Sometimes, and depending on the bitrates of the files, I can actually stream the downloaded tv shows I watch over wifi to my laptop, but it dosn't allways work hitch free. For me this is a number of reasons. One is, how is explorer behaving. If I downloading some torrents (or anything) to the drive I am accessing, explorer has a hernia on the remote client. For some reason, even if I don't have the directory open that the files are being uploaded (and therefore updated) in, the explorer on the remote side keeps updating over and over, This will totaly delay your explorer response times and take up cpu because when explorer is stuck.. so are you!

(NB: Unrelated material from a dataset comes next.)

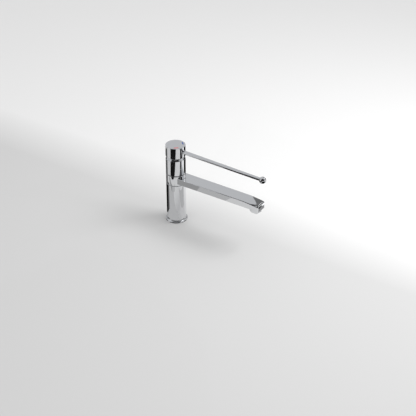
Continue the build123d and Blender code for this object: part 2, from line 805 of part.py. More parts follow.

Then there is the quality of drivers factor. Because I am allways watching my stuff remotly on a celeron 1100 laptop, I have very little cpu to spare. So little infact that my wifi card can take about %5 idle (a few times, i've had to pull the wifi card and manualy close the wifi monitoring software to play back a high bitrate movie smoothly, usualy when a movie is using AC3 or subtitles wich takes more cpu then usual), and 10-15% when transfering data. If a movie requires most of my cpu to playback, then streaming it will cause lots of skipping.
Oh, and fixing your rwin values is a must! By default, XP transfers data over my wifiG network like a sloth. I use doctor TCP to change my rwin to 256960 on all my computers, and I can get full speed from my wifiG easily when transfering files. I bet the xbox also has a poor rwin setting like XP does by default. Wonder if its changeable.